* **Supplied material**:
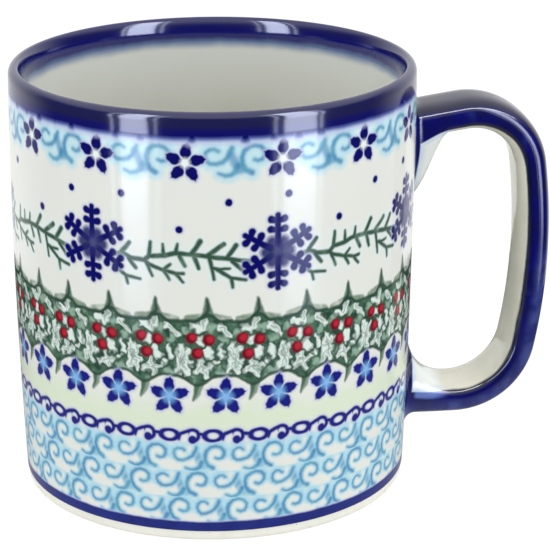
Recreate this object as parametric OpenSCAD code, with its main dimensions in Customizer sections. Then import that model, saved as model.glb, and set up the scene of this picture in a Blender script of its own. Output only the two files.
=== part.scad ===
// Straight-sided stoneware mug with a strap handle.
// Frame: +Z up, +X towards the handle, origin on the cup's axis in the plane that the foot rests on.
// Millimetres. The clay pieces are separate solids, and each coat of glaze is a thin skin on them.

/* [Cup] */
// Height of the cup from the foot to the top of the rim
cup_h = 95.5; // [90:0.5:105]
// Outer radius just under the rim
rim_r = 44.5; // [44:0.1:46]
// Outer radius at half height, where the wall is fullest
belly_r = 44.6; // [44:0.1:46]
// Outer radius at the foot
foot_r = 43.2; // [42.5:0.1:44]
// Radius of the drinking bore, a true cylinder
bore_r = 41.3; // [40:0.1:41.5]
// Height of the inside floor above the table
floor_z = 6; // [5:0.5:8]
// Radius of the hollow corner between the inside floor and the bore
corner_r = 7; // [4:0.5:10]

/* [Foot] */
// Height of the bevel round the foot
bevel_h = 0.8; // [0.4:0.1:1.2]
// Radius of the shallow recess inside the foot ring
recess_r = 38; // [34:0.5:40]
// Depth of that recess
recess_h = 1.5; // [1:0.1:2]
// Size of the sloped corner between the recess's wall and its ceiling
recess_corner = 0.6; // [0.4:0.1:1]

/* [Glaze] */
// Thickness of every coat of glaze
glaze_t = 0.2; // [0.15:0.05:0.3]
// Height at which the decorated coat starts above the bare foot
bare_h = 2.3; // [1.5:0.1:4]
// Depth of the cobalt band below the rim, outside the cup
band_out = 4.6; // [3:0.1:8]
// Depth of the cobalt band below the rim, inside the cup
band_in = 5.5; // [3:0.1:8]

/* [Handle] */
// Width of the strap, across the fingers
strap_w = 15.5; // [13:0.5:18]
// Thickness of the strap
strap_t = 7.1; // [6.5:0.1:8]
// Height at which the strap's middle line leaves the cup's upper wall
upper_z = 80.7; // [78:0.1:82]
// Upward slope of the upper arm, in degrees
upper_slope = 8; // [4:0.5:12]
// Length of the straight upper arm, from the wall
upper_l = 11.7; // [11:0.1:15]
// Bend radius of the upper outer corner
upper_bend_r = 13.8; // [12:0.1:16]
// Radius of the long bowed grip
grip_r = 130; // [110:1:180]
// Angle from vertical at which the grip starts, leaning out
grip_top_lean = 7.8; // [5:0.5:10]
// Angle from vertical at which the grip ends, leaning in
grip_end_lean = 11.3; // [9:0.1:12]
// Bend radius of the lower outer corner
lower_bend_r = 15.7; // [14:0.1:17]

/* [Handle joints] */
// How far out from the wall the clay tongue under the upper arm reaches
tongue_out = 7.5; // [5:0.5:10]
// How far down the wall that tongue reaches, below the arm
tongue_down = 13.5; // [8:0.5:15]
// How far out from the wall the hollow above the lower arm reaches
lower_hollow_out = 11; // [5:0.5:11]
// How far up the wall that hollow reaches, above the arm
lower_hollow_up = 14; // [8:0.5:16]
// Radius of the small hollow on the outer side of each arm
outer_hollow_r = 2.5; // [1.5:0.1:4]
// Radius of the small hollow along each arm's two edges
side_hollow_r = 2; // [1:0.1:3]

/* [Hidden] */

wall_steps = 14;
arc_steps = 10;
past_cut = 1;
joint_depth = 2.5;
lip_r = (rim_r - bore_r) / 2;
lip_c = (rim_r + bore_r) / 2;
lip_z = cup_h - lip_r;
floor_middle = (floor_z + recess_h) / 2;

// The strap's rounded section: points round it, and how square its corners are (2 is an ellipse).
ring_n = 24;
squareness = 2.7;
bend_steps = 11;
grip_steps = 6;
flare_steps = 7;

// Headings of the strap's middle line, in degrees from +X: out along the upper arm, down the grip, back in.
out_a = upper_slope;
down_a = -90 + grip_top_lean;
lean_a = -90 - grip_end_lean;
back_a = -180;

function along(a) = [cos(a), sin(a)];
function right_of(a) = [sin(a), -cos(a)];

// Points of the middle line in the handle's plane, [distance from the axis, height].
arm_start = [wall_r(upper_z), upper_z];
arm_end = arm_start + upper_l * along(out_a);
upper_c = arm_end + upper_bend_r * right_of(out_a);
grip_c = upper_c + (grip_r - upper_bend_r) * right_of(down_a);
lower_c = grip_c - (grip_r - lower_bend_r) * right_of(lean_a);
lower_end = lower_c - lower_bend_r * right_of(back_a);
lower_l = lower_end[0] - wall_r(lower_end[1]);

stoneware = [0.90, 0.87, 0.79];
off_white = [0.88, 0.89, 0.87];
cobalt = [0.08, 0.08, 0.40];
cream = [0.83, 0.82, 0.74];

// Outer radius of the glazed wall at height z: a shallow curve through the foot, the belly and the rim.
function wall_r(z) =
    let (t = z / cup_h)
    foot_r * (1 - t) * (1 - 2 * t) + belly_r * 4 * t * (1 - t) + rim_r * t * (2 * t - 1);

function outside_line(inset) = [
    for (i = [0 : wall_steps]) let (z = bevel_h + (lip_z - bevel_h) * i / wall_steps) [wall_r(z) - inset, z]
];

function lip_line(inset) = [
    for (i = [1 : arc_steps - 1]) let (a = 180 * i / arc_steps)
        [lip_c + (lip_r - inset) * cos(a), lip_z + (lip_r - inset) * sin(a)]
];

function corner_line(inset) = [
    for (i = [0 : arc_steps]) let (a = -90 * i / arc_steps)
        [bore_r - corner_r + (corner_r + inset) * cos(a), floor_z + corner_r + (corner_r + inset) * sin(a)]
];

// Half section of the cup, with every glazed surface set back by inset.
module cup_section(inset) {
    polygon(concat(
        [[wall_r(bevel_h) - inset - bevel_h / 2, 0]],
        outside_line(inset),
        lip_line(inset),
        [[bore_r + inset, lip_z]],
        corner_line(inset),
        [[0, floor_z - inset], [0, recess_h + inset], [recess_r - recess_corner, recess_h + inset],
         [recess_r, recess_h - recess_corner + inset], [recess_r, 0]]
    ));
}

module glaze_section() {
    difference() {
        cup_section(0);
        cup_section(glaze_t);
    }
}

// Solid of revolution inside the cup's outer surface, for cutting the handle's ends to the wall.
module cup_outside(inset) {
    rotate([0, 0, 90]) rotate_extrude($fn = 96)
        polygon(concat([[0, bevel_h]], outside_line(inset), [[0, lip_z]]));
}

// A station is [distance from the axis, height, heading]. These run along one bend of the middle line.
function bend_stations(centre, radius, from_a, to_a, steps) = [
    for (i = [0 : steps]) let (a = from_a + (to_a - from_a) * i / steps, p = centre - radius * right_of(a))
        [p[0], p[1], a]
];

// The grip: both outer corners and the bowed stretch between them. Each end meets a straight arm.
grip_stations = concat(
    bend_stations(upper_c, upper_bend_r, out_a, down_a, bend_steps),
    [for (i = [1 : grip_steps - 1]) bend_stations(grip_c, grip_r, down_a, lean_a, grip_steps)[i]],
    bend_stations(lower_c, lower_bend_r, lean_a, back_a, bend_steps)
);

// Section through the strap at one station, with half its width and its half thicknesses out and in.
function ring(station, half_w, half_out, half_in) = [
    for (k = [0 : ring_n - 1]) let (
        a = 360 * k / ring_n,
        y = half_w * sign(cos(a)) * pow(abs(cos(a)), 2 / squareness),
        q = (sin(a) > 0 ? half_out : half_in) * sign(sin(a)) * pow(abs(sin(a)), 2 / squareness)
    ) [station[0] - q * sin(station[2]), y, station[1] + q * cos(station[2])]
];

function plain_ring(station, inset) =
    ring(station, strap_w / 2 - inset, strap_t / 2 - inset, strap_t / 2 - inset);

// How much clay a quarter-ellipse hollow adds to the strap's side at a distance u from the wall.
function hollow(out, up, u) = u >= out ? 0 : up * (1 - sqrt(1 - pow((out - max(u, 0)) / out, 2)));

// The same for the tongue: steep in its middle, blunt where it meets the wall, and soft where it meets the arm.
function tongue(u) = let (t = min(max(u, 0) / tongue_out, 1)) tongue_down * (1 - t / 4 - t * t * (9 - 6 * t) / 4);

function flared_ring(station, u, inner) = ring(
    station,
    strap_w / 2 + hollow(side_hollow_r, side_hollow_r, u),
    strap_t / 2 + hollow(outer_hollow_r, outer_hollow_r, u),
    strap_t / 2 + inner
);

// Distances from the wall at which the flared rings stand, closer together near the wall.
function flare_u(length) = concat(
    [-joint_depth],
    [for (i = [0 : flare_steps]) length * pow(i / flare_steps, 2)]
);

function reversed(list) = [for (i = [len(list) - 1 : -1 : 0]) list[i]];

function arm_stations(foot, outward_a, heading, distances) = [
    for (u = distances) let (p = foot + u * along(outward_a)) [p[0], p[1], heading]
];

// Both arms are listed in the direction of the middle line: out of the upper wall, into the lower wall.
upper_u = flare_u(upper_l);
lower_u = reversed(flare_u(lower_l));
lower_foot = lower_end + lower_l * along(back_a);
upper_stations = arm_stations(arm_start, out_a, out_a, upper_u);
lower_stations = arm_stations(lower_foot, back_a + 180, back_a, lower_u);

function flat(list) = [for (a = list, b = a) b];

function quad(a, b, c, d) = [[a, b, c], [a, c, d]];

function side_faces(rings, first, outward) = flat([
    for (i = [0 : rings - 2], k = [0 : ring_n - 1]) let (
        a = first + i * ring_n + k,
        b = first + i * ring_n + (k + 1) % ring_n
    ) outward ? quad(a, a + ring_n, b + ring_n, b) : quad(a, b, b + ring_n, a + ring_n)
]);

function end_faces(outer, inner, outward) = flat([
    for (k = [0 : ring_n - 1]) let (n = (k + 1) % ring_n)
        outward ? quad(outer + k, outer + n, inner + n, inner + k) : quad(outer + k, inner + k, inner + n, outer + n)
]);

// A closed solid through a list of rings.
module skin(rings) {
    last = (len(rings) - 1) * ring_n;
    polyhedron(points = flat(rings), faces = concat(
        side_faces(len(rings), 0, true),
        [[for (k = [0 : ring_n - 1]) k]],
        [[for (k = [ring_n - 1 : -1 : 0]) last + k]]
    ));
}

// A closed tube between two lists of rings.
module tube(outer, inner) {
    n = len(outer) * ring_n;
    last = n - ring_n;
    polyhedron(points = concat(flat(outer), flat(inner)), faces = concat(
        side_faces(len(outer), 0, true),
        side_faces(len(inner), n, false),
        end_faces(0, n, true),
        end_faces(last, n + last, false)
    ));
}

upper_flare = [for (i = [0 : len(upper_u) - 1]) flared_ring(upper_stations[i], upper_u[i], tongue(upper_u[i]))];
lower_flare = [
    for (i = [0 : len(lower_u) - 1])
        flared_ring(lower_stations[i], lower_u[i], hollow(lower_hollow_out, lower_hollow_up, lower_u[i]))
];

module cup_body() {
    color(stoneware) rotate_extrude($fn = 96) cup_section(glaze_t);
}

// The strap's clay, from wall to wall through both joints.
module handle_strap() {
    stations = concat(
        [for (i = [0 : len(upper_u) - 2]) upper_stations[i]],
        grip_stations,
        [for (i = [1 : len(lower_u) - 1]) lower_stations[i]]
    );
    color(stoneware) difference() {
        skin([for (s = stations) plain_ring(s, glaze_t)]);
        cup_outside(glaze_t);
    }
}

// The slip and clay worked round the strap's upper end, where it is stuck to the wall.
module upper_handle_joint() {
    color(cobalt) difference() {
        tube(upper_flare, [for (s = upper_stations) plain_ring(s, glaze_t)]);
        cup_outside(glaze_t);
    }
}

// The same at the strap's lower end.
module lower_handle_joint() {
    color(cobalt) difference() {
        tube(lower_flare, [for (s = lower_stations) plain_ring(s, glaze_t)]);
        cup_outside(glaze_t);
    }
}

// The decorated coat on the outside wall, with openings where the handle's two joints pass through.
module wall_glaze() {
    color(off_white) difference() {
        rotate([0, 0, 90]) rotate_extrude($fn = 96) intersection() {
            glaze_section();
            translate([lip_c, bare_h]) square([rim_r, cup_h - band_out - bare_h]);
        }
        skin(upper_flare);
        skin(lower_flare);
    }
}

// The cobalt coat over the rim, down both sides.
module rim_glaze() {
    color(cobalt) rotate_extrude($fn = 96) intersection() {
        glaze_section();
        union() {
            translate([lip_c, cup_h - band_out]) square([rim_r, band_out + past_cut]);
            translate([0, cup_h - band_in]) square([lip_c, band_in + past_cut]);
        }
    }
}

// The clear coat that lines the cup.
module liner_glaze() {
    color(cream) rotate_extrude($fn = 96) intersection() {
        glaze_section();
        translate([0, floor_middle]) square([lip_c, cup_h - band_in - floor_middle]);
    }
}

// The clear coat in the recess under the cup.
module base_glaze() {
    color(cream) rotate_extrude($fn = 96) intersection() {
        glaze_section();
        square([recess_r, floor_middle]);
    }
}

// The cobalt coat round the strap, from joint to joint.
module handle_glaze() {
    color(cobalt) tube([for (s = grip_stations) plain_ring(s, 0)],
                       [for (s = grip_stations) plain_ring(s, glaze_t)]);
}

cup_body();
handle_strap();
upper_handle_joint();
lower_handle_joint();
wall_glaze();
rim_glaze();
liner_glaze();
base_glaze();
handle_glaze();
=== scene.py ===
"""Straight-sided stoneware mug with painted bands of winter motifs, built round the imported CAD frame."""

import math

import bpy
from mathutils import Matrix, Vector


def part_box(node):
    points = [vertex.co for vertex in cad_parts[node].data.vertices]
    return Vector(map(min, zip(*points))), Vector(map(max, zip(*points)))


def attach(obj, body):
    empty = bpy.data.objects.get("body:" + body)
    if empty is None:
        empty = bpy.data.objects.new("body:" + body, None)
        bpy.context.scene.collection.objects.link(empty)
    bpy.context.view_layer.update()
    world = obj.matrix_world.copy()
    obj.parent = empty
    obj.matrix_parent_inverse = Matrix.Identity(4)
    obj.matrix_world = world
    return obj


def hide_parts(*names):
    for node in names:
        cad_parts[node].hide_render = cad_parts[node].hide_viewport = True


MM = 0.001
TAU = 2 * math.pi

# ---------------------------------------------------------------- the frame

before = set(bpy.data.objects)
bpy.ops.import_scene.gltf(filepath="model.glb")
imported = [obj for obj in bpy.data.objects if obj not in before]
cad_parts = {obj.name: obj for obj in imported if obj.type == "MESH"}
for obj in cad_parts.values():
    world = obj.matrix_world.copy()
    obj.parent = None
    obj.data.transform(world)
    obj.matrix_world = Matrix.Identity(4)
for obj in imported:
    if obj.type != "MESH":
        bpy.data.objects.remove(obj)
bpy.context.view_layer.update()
scene = bpy.context.scene

# The cup's sizes in millimetres, as in the CAD.
CUP_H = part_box("rim_glaze")[1][2] / MM
RIM_R, BELLY_R, FOOT_R = 44.5, 44.6, 43.2
BORE_R = 41.3
FLOOR_Z, CORNER_R = 6.0, 7.0
BEVEL_H, RECESS_R, RECESS_H, RECESS_CORNER = 0.8, 38.0, 1.5, 0.6
GLAZE_T = 0.2
BARE_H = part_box("wall_glaze")[0][2] / MM
WALL_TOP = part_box("wall_glaze")[1][2] / MM
LINER_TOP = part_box("liner_glaze")[1][2] / MM
LIP_R, LIP_C = (RIM_R - BORE_R) / 2, (RIM_R + BORE_R) / 2
LIP_Z = CUP_H - LIP_R

# How far the mouth is pulled towards the handle, and the height from which the wall gives way.
BULGE, BULGE_FROM = 0.6, 45.0
# The lip is thinned inside, over this depth, so that its inner side faces a little upward.
LIP_TAPER = 5.2

STRAP_W, STRAP_T = 15.5, 7.1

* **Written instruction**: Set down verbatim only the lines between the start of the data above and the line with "corner_r = 7; // [4:0.5:10]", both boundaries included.

* **Written solution**:
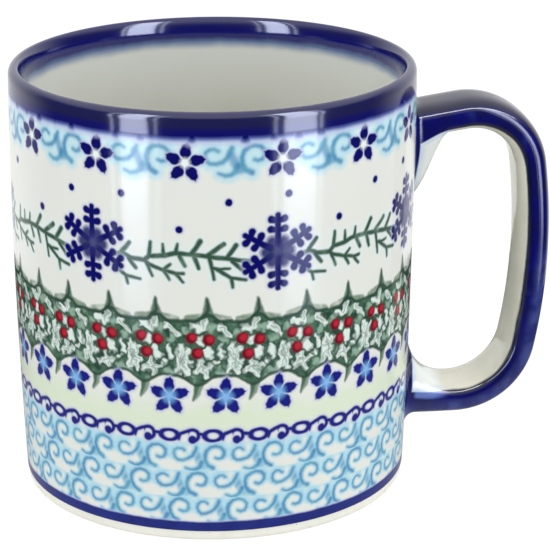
Recreate this object as parametric OpenSCAD code, with its main dimensions in Customizer sections. Then import that model, saved as model.glb, and set up the scene of this picture in a Blender script of its own. Output only the two files.
=== part.scad ===
// Straight-sided stoneware mug with a strap handle.
// Frame: +Z up, +X towards the handle, origin on the cup's axis in the plane that the foot rests on.
// Millimetres. The clay pieces are separate solids, and each coat of glaze is a thin skin on them.

/* [Cup] */
// Height of the cup from the foot to the top of the rim
cup_h = 95.5; // [90:0.5:105]
// Outer radius just under the rim
rim_r = 44.5; // [44:0.1:46]
// Outer radius at half height, where the wall is fullest
belly_r = 44.6; // [44:0.1:46]
// Outer radius at the foot
foot_r = 43.2; // [42.5:0.1:44]
// Radius of the drinking bore, a true cylinder
bore_r = 41.3; // [40:0.1:41.5]
// Height of the inside floor above the table
floor_z = 6; // [5:0.5:8]
// Radius of the hollow corner between the inside floor and the bore
corner_r = 7; // [4:0.5:10]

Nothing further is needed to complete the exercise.